STATED TASK:
Exactly as written, print each record in the listing.

3D code data
· · · ·

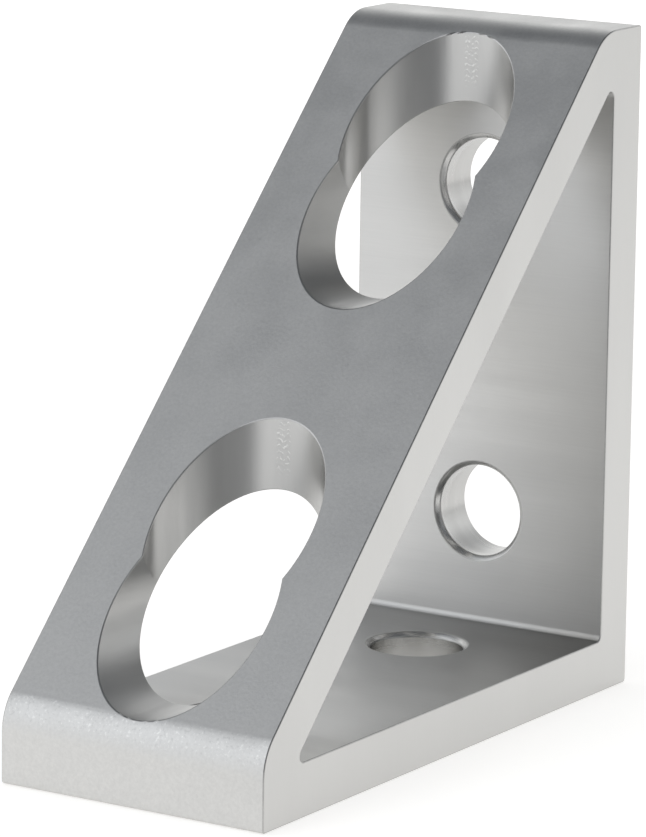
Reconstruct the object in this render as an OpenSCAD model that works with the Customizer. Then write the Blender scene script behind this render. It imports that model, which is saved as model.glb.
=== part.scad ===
// Corner bracket for slotted framing profile: a hollow three-sided section cut to width,
// with two plain walls that bolt to the profile and a sloping wall that braces them.
// The outer corner line is the Y axis at mid width. One leg runs along +X and the other
// along +Z, and every hole and opening is drilled square to one of the two legs.

/* [Profile] */
// Side of the square profile that the bracket is made for
profile_side = 25.4; // [25:0.1:30]
// Profile sides that each leg covers, with one bolt on each
leg_sides = 2; // [1:1:4]

/* [Bracket] */
// Width of the bracket, the length it is cut from the section
bracket_w = 22.2; // [16:0.1:30]
// Flat left at the end of each leg, where the sharp tip of the section is left off
end_flat = 5.4; // [4.5:0.1:7]
// Thickness of the two walls that lie against the profile
mount_wall = 4; // [3:0.1:5]
// Thickness of the sloping wall, square to its face
slope_wall = 3.75; // [2.5:0.05:4.5]

/* [Corners] */
// Radius that rounds the sloping face into each end flat
slope_r = 4; // [1:0.1:6]
// Radius of the three small outer corners
edge_r = 0.25; // [0.1:0.05:1]
// Radius of the three corners of the hollow
hollow_r = 0.5; // [0.2:0.05:1.5]

/* [Holes] */
// Diameter of the bolt holes
bolt_d = 7.1; // [5:0.1:9]
// Width of the chamfer round the inner mouth of each bolt hole
bolt_chamfer = 0.35; // [0.1:0.05:1]
// Diameter of the bores through the sloping wall, which pass a bolt head and its driver
access_d = 13; // [11:0.1:13.5]
// Height above the mounting wall at which an access bore stops
access_stop = 1; // [0.2:0.1:2]

/* [Hidden] */
$fn = 96;
// The cutters run this far past the faces they open
past = 1;
leg_l = leg_sides * profile_side;
// A point of the sloping face has x + z equal to slope_sum, and one of the hollow's hollow_sum
slope_sum = leg_l + end_flat;
hollow_sum = slope_sum - slope_wall * sqrt(2);
hollow_end = hollow_sum - mount_wall;
outer_corners = [[0, 0], [leg_l, 0], [leg_l, end_flat], [end_flat, leg_l], [0, leg_l]];
outer_radii = [edge_r, edge_r, slope_r, slope_r, edge_r];
hollow_corners = [[mount_wall, mount_wall], [hollow_end, mount_wall], [mount_wall, hollow_end]];
hollow_radii = [hollow_r, hollow_r, hollow_r];
// One bolt hole sits over the slot in the middle of each profile side
hole_places = [for (i = [0 : leg_sides - 1]) (i + 0.5) * profile_side];

function unit(v) = v / norm(v);
// Direction from a corner to the corner that lies step places further round
function along(pts, i, step) = unit(pts[(i + step + len(pts)) % len(pts)] - pts[i]);
// Half of the angle inside the outline at a corner
function half_angle(pts, i) = acos(along(pts, i, -1) * along(pts, i, 1)) / 2;
// Where the arc at a corner meets the side that runs step places round
function arc_end(pts, i, step, r) = pts[i] + along(pts, i, step) * r / tan(half_angle(pts, i));
// Centre of that arc, on the line that halves the corner
function arc_centre(pts, i, r) =
    pts[i] + unit(along(pts, i, -1) + along(pts, i, 1)) * r / sin(half_angle(pts, i));

// A convex outline with a true arc at every corner: the corners are cut straight across
// between the ends of their arcs, and each cut then gets its round back
module rounded_outline(pts, radii) {
    polygon([for (i = [0 : len(pts) - 1], step = [-1, 1]) arc_end(pts, i, step, radii[i])]);
    for (i = [0 : len(pts) - 1])
        intersection() {
            translate(arc_centre(pts, i, radii[i])) circle(r = radii[i]);
            polygon([arc_end(pts, i, -1, radii[i]), pts[i], arc_end(pts, i, 1, radii[i])]);
        }
}

// Stands an outline drawn in x and z up, and gives it a width along y
module across(width) {
    rotate([90, 0, 0]) linear_extrude(width, center = true) children();
}

// The section as it leaves the press, cut to the bracket's width
module section_length() {
    difference() {
        across(bracket_w) rounded_outline(outer_corners, outer_radii);
        across(bracket_w + 2 * past) rounded_outline(hollow_corners, hollow_radii);
    }
}

// One bolt position in the base wall: the bolt hole with its chamfer, and above it the
// bore through the sloping wall, on the same axis
module drilled_down() {
    translate([0, 0, -past]) cylinder(d = bolt_d, h = mount_wall + 2 * past);
    translate([0, 0, mount_wall - bolt_chamfer])
        cylinder(r1 = bolt_d / 2, r2 = bolt_d / 2 + bolt_chamfer + past, h = bolt_chamfer + past);
    translate([0, 0, mount_wall + access_stop]) cylinder(d = access_d, h = leg_l);
}

// The same drilling in the back wall, which mirrors the base wall across the slope
module drilled_level() {
    rotate([0, 90, 0]) drilled_down();
}

// Each opening in the sloping wall is one upright bore and one level bore that overlap.
// Their ovals on the slope sit side by side, which leaves a small point between two lobes.
module bracket() {
    color([0.74, 0.75, 0.76])
    difference() {
        section_length();
        for (place = hole_places) {
            translate([place, 0, 0]) drilled_down();
            translate([0, 0, place]) drilled_level();
        }
    }
}

bracket();
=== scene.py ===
# %% [markdown]
# Corner bracket for slotted framing profile
#
# The bracket is one length of hollow three-sided aluminium section. It is sawn off at both
# ends and drilled square to each leg, and the sloping wall has two lobed openings that let
# a bolt head and its driver through. There is no moving piece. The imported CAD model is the
# frame: it fixes every size, and this lesson dresses it so that the metal looks right.

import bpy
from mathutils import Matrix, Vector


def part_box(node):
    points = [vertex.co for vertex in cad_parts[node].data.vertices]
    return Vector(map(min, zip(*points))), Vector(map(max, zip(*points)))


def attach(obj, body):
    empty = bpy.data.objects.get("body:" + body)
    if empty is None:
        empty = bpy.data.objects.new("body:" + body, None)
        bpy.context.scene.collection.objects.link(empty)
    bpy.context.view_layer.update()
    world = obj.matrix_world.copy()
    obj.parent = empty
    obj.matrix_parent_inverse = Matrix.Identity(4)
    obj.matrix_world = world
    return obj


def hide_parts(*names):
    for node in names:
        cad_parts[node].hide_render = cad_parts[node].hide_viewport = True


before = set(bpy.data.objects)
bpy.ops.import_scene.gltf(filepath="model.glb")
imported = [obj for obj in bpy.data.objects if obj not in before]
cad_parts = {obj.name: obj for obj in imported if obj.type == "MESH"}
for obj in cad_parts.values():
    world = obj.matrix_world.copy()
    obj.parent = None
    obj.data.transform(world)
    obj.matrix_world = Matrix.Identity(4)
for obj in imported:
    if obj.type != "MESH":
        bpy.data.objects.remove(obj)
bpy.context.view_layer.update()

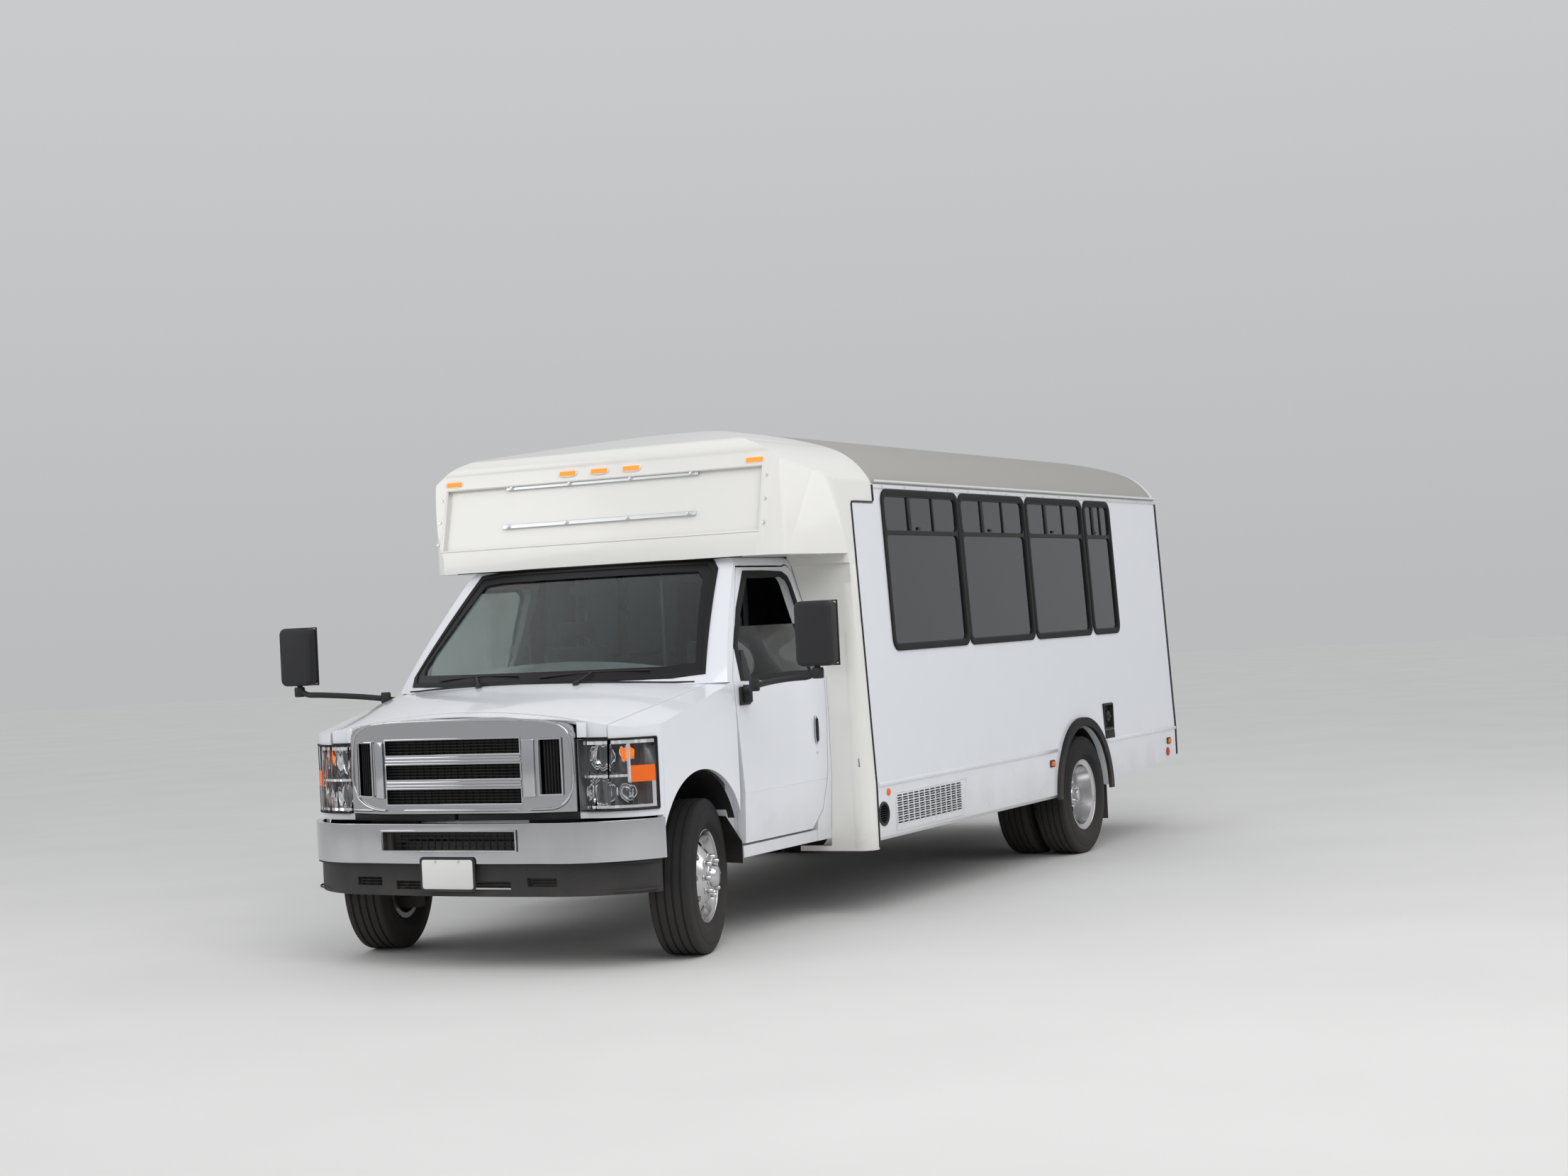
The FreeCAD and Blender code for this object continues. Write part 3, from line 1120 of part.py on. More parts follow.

· · · ·

ANSWER FOR THE TASK:
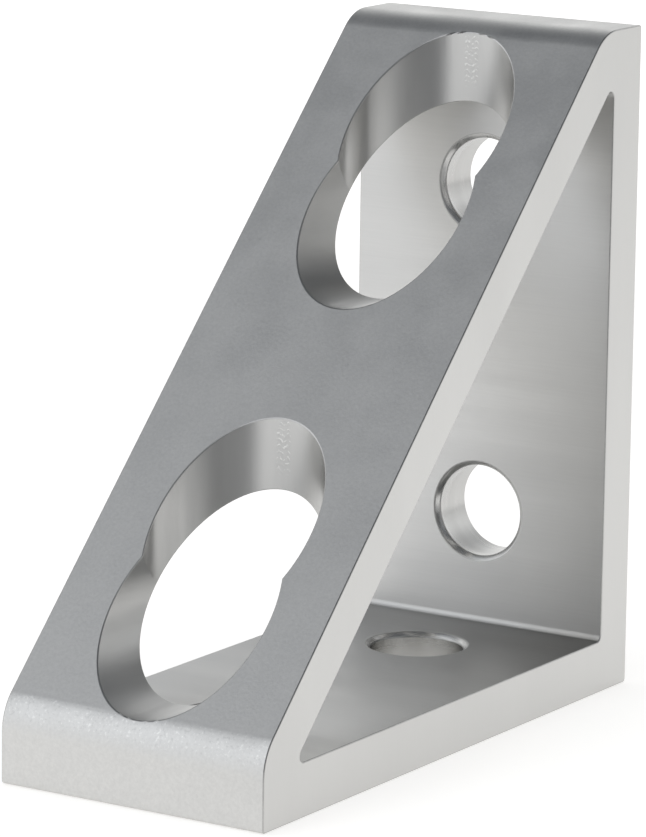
Reconstruct the object in this render as an OpenSCAD model that works with the Customizer. Then write the Blender scene script behind this render. It imports that model, which is saved as model.glb.
=== part.scad ===
// Corner bracket for slotted framing profile: a hollow three-sided section cut to width,
// with two plain walls that bolt to the profile and a sloping wall that braces them.
// The outer corner line is the Y axis at mid width. One leg runs along +X and the other
// along +Z, and every hole and opening is drilled square to one of the two legs.

/* [Profile] */
// Side of the square profile that the bracket is made for
profile_side = 25.4; // [25:0.1:30]
// Profile sides that each leg covers, with one bolt on each
leg_sides = 2; // [1:1:4]

/* [Bracket] */
// Width of the bracket, the length it is cut from the section
bracket_w = 22.2; // [16:0.1:30]
// Flat left at the end of each leg, where the sharp tip of the section is left off
end_flat = 5.4; // [4.5:0.1:7]
// Thickness of the two walls that lie against the profile
mount_wall = 4; // [3:0.1:5]
// Thickness of the sloping wall, square to its face
slope_wall = 3.75; // [2.5:0.05:4.5]

/* [Corners] */
// Radius that rounds the sloping face into each end flat
slope_r = 4; // [1:0.1:6]
// Radius of the three small outer corners
edge_r = 0.25; // [0.1:0.05:1]
// Radius of the three corners of the hollow
hollow_r = 0.5; // [0.2:0.05:1.5]

/* [Holes] */
// Diameter of the bolt holes
bolt_d = 7.1; // [5:0.1:9]
// Width of the chamfer round the inner mouth of each bolt hole
bolt_chamfer = 0.35; // [0.1:0.05:1]
// Diameter of the bores through the sloping wall, which pass a bolt head and its driver
access_d = 13; // [11:0.1:13.5]
// Height above the mounting wall at which an access bore stops
access_stop = 1; // [0.2:0.1:2]

/* [Hidden] */
$fn = 96;
// The cutters run this far past the faces they open
past = 1;
leg_l = leg_sides * profile_side;
// A point of the sloping face has x + z equal to slope_sum, and one of the hollow's hollow_sum
slope_sum = leg_l + end_flat;
hollow_sum = slope_sum - slope_wall * sqrt(2);
hollow_end = hollow_sum - mount_wall;
outer_corners = [[0, 0], [leg_l, 0], [leg_l, end_flat], [end_flat, leg_l], [0, leg_l]];
outer_radii = [edge_r, edge_r, slope_r, slope_r, edge_r];
hollow_corners = [[mount_wall, mount_wall], [hollow_end, mount_wall], [mount_wall, hollow_end]];
hollow_radii = [hollow_r, hollow_r, hollow_r];
// One bolt hole sits over the slot in the middle of each profile side
hole_places = [for (i = [0 : leg_sides - 1]) (i + 0.5) * profile_side];

function unit(v) = v / norm(v);
// Direction from a corner to the corner that lies step places further round
function along(pts, i, step) = unit(pts[(i + step + len(pts)) % len(pts)] - pts[i]);
// Half of the angle inside the outline at a corner
function half_angle(pts, i) = acos(along(pts, i, -1) * along(pts, i, 1)) / 2;
// Where the arc at a corner meets the side that runs step places round
function arc_end(pts, i, step, r) = pts[i] + along(pts, i, step) * r / tan(half_angle(pts, i));
// Centre of that arc, on the line that halves the corner
function arc_centre(pts, i, r) =
    pts[i] + unit(along(pts, i, -1) + along(pts, i, 1)) * r / sin(half_angle(pts, i));

// A convex outline with a true arc at every corner: the corners are cut straight across
// between the ends of their arcs, and each cut then gets its round back
module rounded_outline(pts, radii) {
    polygon([for (i = [0 : len(pts) - 1], step = [-1, 1]) arc_end(pts, i, step, radii[i])]);
    for (i = [0 : len(pts) - 1])
        intersection() {
            translate(arc_centre(pts, i, radii[i])) circle(r = radii[i]);
            polygon([arc_end(pts, i, -1, radii[i]), pts[i], arc_end(pts, i, 1, radii[i])]);
        }
}

// Stands an outline drawn in x and z up, and gives it a width along y
module across(width) {
    rotate([90, 0, 0]) linear_extrude(width, center = true) children();
}

// The section as it leaves the press, cut to the bracket's width
module section_length() {
    difference() {
        across(bracket_w) rounded_outline(outer_corners, outer_radii);
        across(bracket_w + 2 * past) rounded_outline(hollow_corners, hollow_radii);
    }
}

// One bolt position in the base wall: the bolt hole with its chamfer, and above it the
// bore through the sloping wall, on the same axis
module drilled_down() {
    translate([0, 0, -past]) cylinder(d = bolt_d, h = mount_wall + 2 * past);
    translate([0, 0, mount_wall - bolt_chamfer])
        cylinder(r1 = bolt_d / 2, r2 = bolt_d / 2 + bolt_chamfer + past, h = bolt_chamfer + past);
    translate([0, 0, mount_wall + access_stop]) cylinder(d = access_d, h = leg_l);
}

// The same drilling in the back wall, which mirrors the base wall across the slope
module drilled_level() {
    rotate([0, 90, 0]) drilled_down();
}

// Each opening in the sloping wall is one upright bore and one level bore that overlap.
// Their ovals on the slope sit side by side, which leaves a small point between two lobes.
module bracket() {
    color([0.74, 0.75, 0.76])
    difference() {
        section_length();
        for (place = hole_places) {
            translate([place, 0, 0]) drilled_down();
            translate([0, 0, place]) drilled_level();
        }
    }
}

bracket();
=== scene.py ===
# %% [markdown]
# Corner bracket for slotted framing profile
#
# The bracket is one length of hollow three-sided aluminium section. It is sawn off at both
# ends and drilled square to each leg, and the sloping wall has two lobed openings that let
# a bolt head and its driver through. There is no moving piece. The imported CAD model is the
# frame: it fixes every size, and this lesson dresses it so that the metal looks right.

import bpy
from mathutils import Matrix, Vector


def part_box(node):
    points = [vertex.co for vertex in cad_parts[node].data.vertices]
    return Vector(map(min, zip(*points))), Vector(map(max, zip(*points)))


def attach(obj, body):
    empty = bpy.data.objects.get("body:" + body)
    if empty is None:
        empty = bpy.data.objects.new("body:" + body, None)
        bpy.context.scene.collection.objects.link(empty)
    bpy.context.view_layer.update()
    world = obj.matrix_world.copy()
    obj.parent = empty
    obj.matrix_parent_inverse = Matrix.Identity(4)
    obj.matrix_world = world
    return obj


def hide_parts(*names):
    for node in names:
        cad_parts[node].hide_render = cad_parts[node].hide_viewport = True


before = set(bpy.data.objects)
bpy.ops.import_scene.gltf(filepath="model.glb")
imported = [obj for obj in bpy.data.objects if obj not in before]
cad_parts = {obj.name: obj for obj in imported if obj.type == "MESH"}
for obj in cad_parts.values():
    world = obj.matrix_world.copy()
    obj.parent = None
    obj.data.transform(world)
    obj.matrix_world = Matrix.Identity(4)
for obj in imported:
    if obj.type != "MESH":
        bpy.data.objects.remove(obj)
bpy.context.view_layer.update()

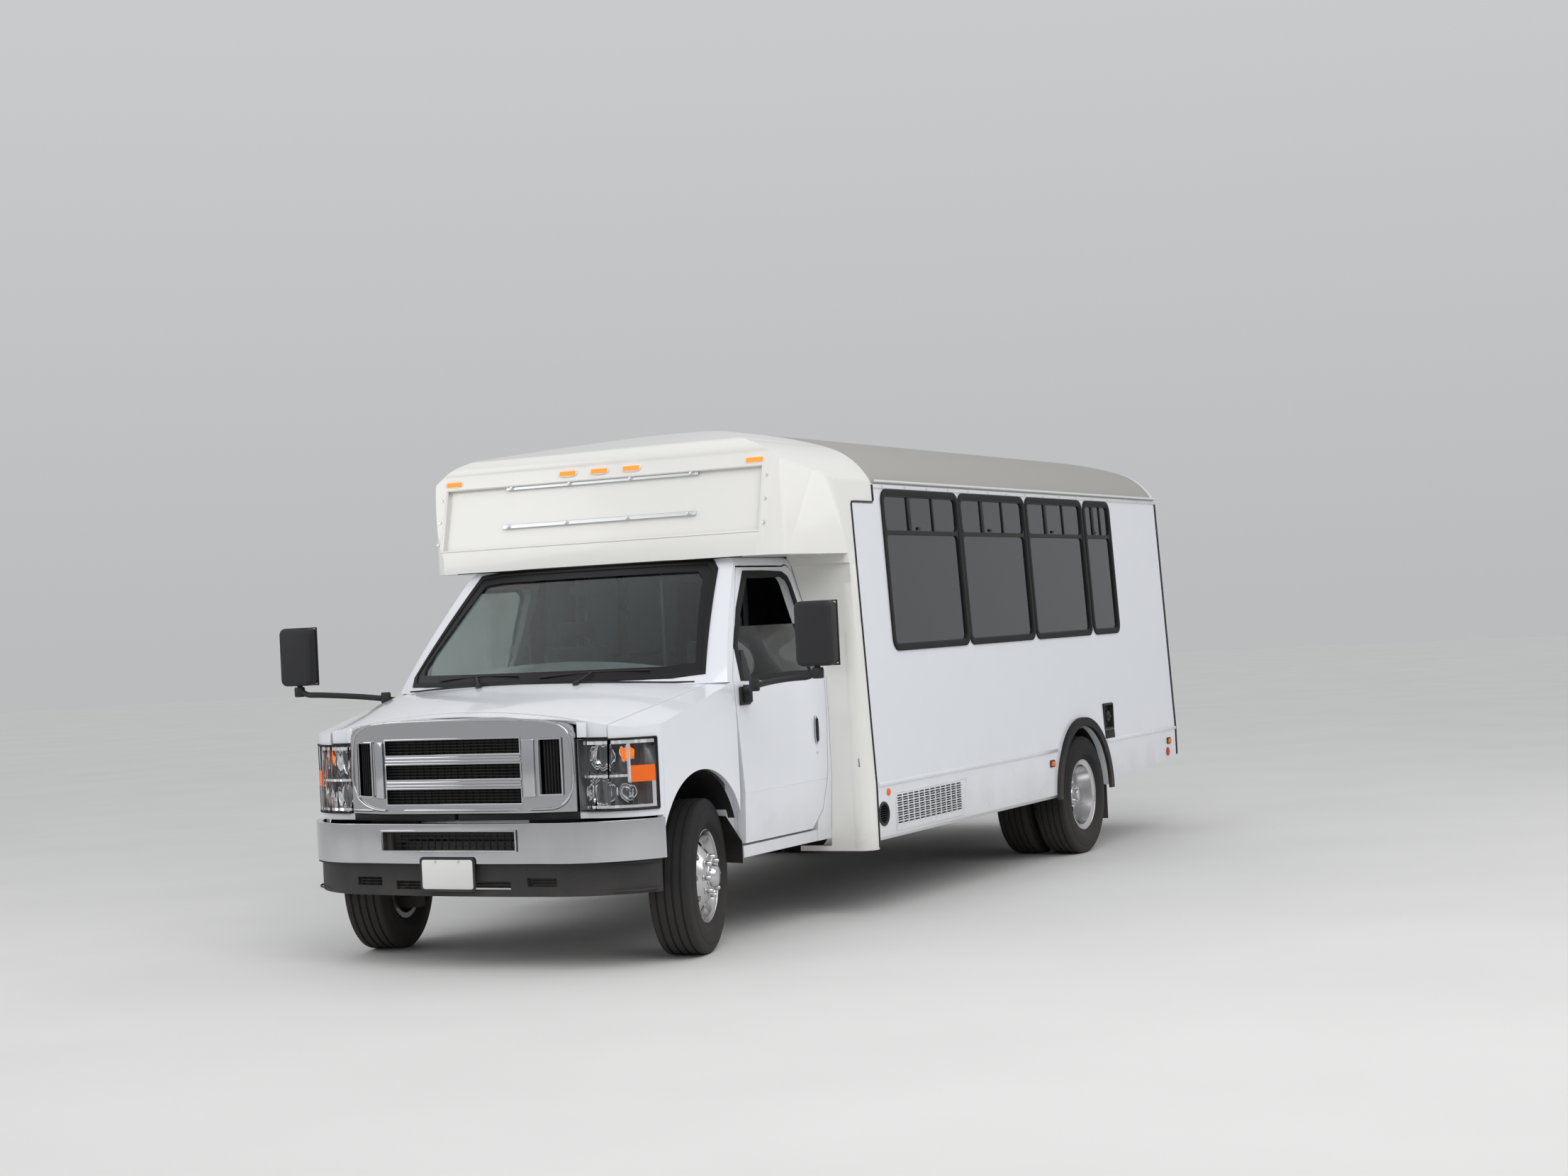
The FreeCAD and Blender code for this object continues. Write part 3, from line 1120 of part.py on. More parts follow.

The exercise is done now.